Génération 'no futur'

Amis décomposés, famille mal composée. L'argent est le sésame de l'existence dans "Main dans la main", pièce de la jeune Suédoise Sofia Fredén. Au Théâtre Ouvert à Paris, l'adaptation française par l'également jeune metteur en scène Edouard Signolet est une vraie découverte et une réelle réussite.

Au sol, dessinée, une carte qui n'a rien du tendre. Plutôt un jeu de piste pour dire ici une rue ou une place, là une chambre ou une autre pièce d'appartement. Et à jardin et cour, des hors pistes où deux personnages tout de noir vêtus font office de diseurs de didascalies, ces commentateurs de situations théâtrales.

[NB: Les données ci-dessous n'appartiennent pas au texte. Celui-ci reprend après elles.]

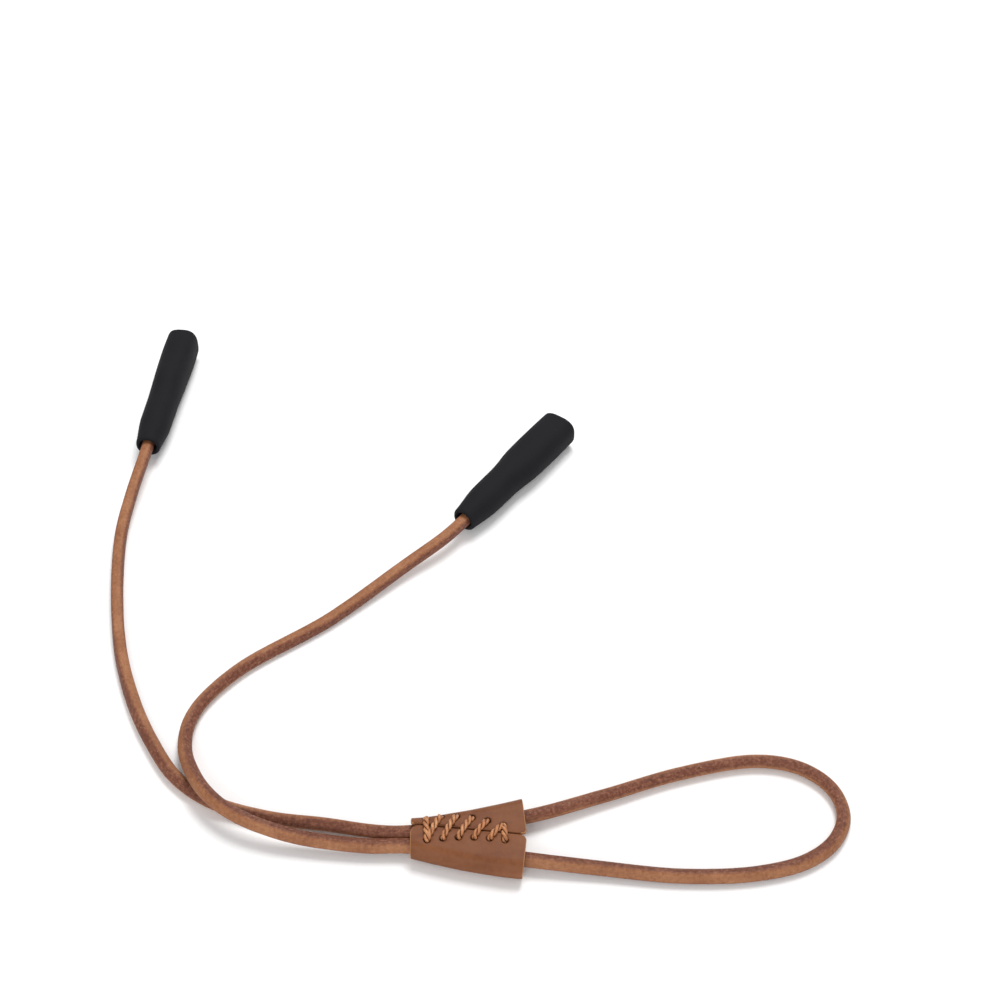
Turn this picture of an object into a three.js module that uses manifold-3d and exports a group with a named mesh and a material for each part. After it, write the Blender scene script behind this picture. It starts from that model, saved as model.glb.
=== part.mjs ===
// Eyeglass retainer strap: one round leather cord, doubled back through a stitched leather slide,
// with a soft rubber sleeve on each end that grips a pair of glasses by the temples.
// Millimetres, +Z up. The strap lies on a flat surface at z = 0, with the slide's axis along X and
// the origin under the middle of the slide.
import * as THREE from "three";
import { mergeVertices } from "three/addons/utils/BufferGeometryUtils.js";
import Module from "manifold-3d";

const wasm = await Module();
wasm.setup();

// ---------------------------------------------------------------- driving dimensions

const CORD_DIAMETER = 3.6;
const CORD_ANCHORED = 17; // length of cord hidden in each sleeve
const CORD_STEPS = 80;
const PAIR_GAP = 0.4; // between the two strands in the slide's narrow end
const CROSSING_GAP = 0.5; // between the strands where the cord passes over itself

const SLIDE_LENGTH = 27.6;
const SLIDE_WIDE_END = 21.7; // outer width of the end that faces the loop
const LEATHER = 1;
const SLIDE_RUNNING_GAP = 0.25; // between the cord and the slide
const SPREAD_SLACK = { rear: 1.4, front: 2 }; // from a strand to the wall of the wide end
const SEAM_WIDTH = 0.4;
const SEAM_AT_NARROW_END = 2.1; // how far the seam lies behind the slide's middle
const SEAM_AT_WIDE_END = -1;

const STITCH_HOLES = 6; // in each flap
const STITCH_PITCH = 3.84;
const STITCH_STOPS = [0, 0.5, 0.75, 1]; // where a stitch bends, as shares of its way to the rear row
const STITCH_LEAD = 0.5; // how far the rear row is set towards the narrow end
const FRONT_ROW = { narrow: -2.7, middle: -1.9, wide: -2.7 }; // across the slide
const REAR_ROW = { narrow: 4, middle: 4.25, wide: 1.6 };
const THREAD_DIAMETER = 1.2;
const THREAD_INSIDE = 0.6; // the runs inside the slide are pulled flat
const THREAD_GAP = 0.15;
const HOLE_GAP = 0.2;

const SLEEVE_LENGTH = 50;
const SOCKET = { width: 8, height: 6.2, depth: 26 }; // for the tip of a temple
const MOUTH_WALL = 1.8;
const BELLY = 0.2; // how far the sleeve swells between its mouth and its neck
const WAIST_WALL = 1.65;
const CORD_END_WALL = 1.1;
const RIM_ROUND = 0.7;
const SHOULDER_DEPTH = 9; // from the cord end to the step that the crimp pulls against
const BORE_GAP = 0.4;
const BORE_FLARE = 0.5;
const BORE_FLARE_DEPTH = 6;
const CRIMP = { length: 8, wall: 0.7, gap: 0.3 };

const LEFT_SLEEVE = { x: -99, y: 138.8, turn: 5.2, roll: 90 }; // place of the cord end, and degrees
const RIGHT_SLEEVE = { x: -2.5, y: 108.4, turn: 36, roll: 0 };

// ---------------------------------------------------------------- sizes that follow from them

const cordRadius = CORD_DIAMETER / 2;
const halfPair = (CORD_DIAMETER + PAIR_GAP) / 2;

const cornerRadius = cordRadius + SLIDE_RUNNING_GAP + LEATHER;
const slideHeight =
  2 * LEATHER + CORD_DIAMETER + 2 * SLIDE_RUNNING_GAP + THREAD_INSIDE + THREAD_GAP;
const narrowHalf = halfPair + cornerRadius;
const wideHalf = SLIDE_WIDE_END / 2;
const widest = wideHalf - cornerRadius; // the furthest out that a strand's centre can lie
const pastSlide = SLIDE_LENGTH / 2 + 0.2;

const boreRadius = cordRadius + BORE_GAP;
const crimpRadius = cordRadius + CRIMP.gap + CRIMP.wall;
const chamberRadius = crimpRadius + CRIMP.gap;
const mouth = { width: SOCKET.width / 2 + MOUTH_WALL, height: SOCKET.height / 2 + MOUTH_WALL };
const waist = chamberRadius + WAIST_WALL;
const cordEnd = boreRadius + BORE_FLARE + CORD_END_WALL;

// ---------------------------------------------------------------- solids

const up = new THREE.Vector3(0, 1, 0);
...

Ils sont (presque) tous jeunes les nombreux personnages inventés par Sofia Fredén dans sa pièce titrée en français "Main dans la main" ('Hand i hand' en suédois). Les Nina, Allan, Aron, Petter, Nadia, ont entre 20 et 30 ans. Seul Gary, le père de Nina, a la cinquantaine. Citadins, ils sont en plein dans notre société de l'argent roi. Tout s'achète, même les sentiments. Un monde dur, cynique, où les concessions se marchandent. C'est la règle du plus fort quand la question centrale reste 'être ou ne pas être exclu'.

Exemple: Allan explique à Nina qu'il quitte, "il faudra payer pour dormir dans son [de Sony, NDLR] placard et je serai obligé de faire la vaisselle [...] pour avoir le droit de regarder sa télé". Bien plus tard, Nina répliquera à Aron: "On ne donne rien à personne! Tout se paie et il n'y a pas de limite à ce que ça peut coûter...".

Le style de l'auteure, c'est avant tout la phrase coup de poing, rapide, haché menu. La mise en scène d'Edouard Signolet profite totalement de cette proposition pour zapper (verbe pris dans son sens initial de passer rapidement d'une scène à une autre) sans qu'on en perde le fil pour autant. Le jeu des comédiens apporte un côté BD au spectacle. Cette équipe possède beaucoup de talent. Elle peut surprendre mais n'agace jamais. Sans user d'artifices, ce théâtre n'est pas seulement pour les "d'jeunes". Il met dans le mille les mécanismes de nos sociétés en mal de crédit, en mal d'un autre futur.

Jusqu'au 9 février au Théâtre Ouvert (Cité Véron, 75018 Paris). Tél: 01 42 55 55 50.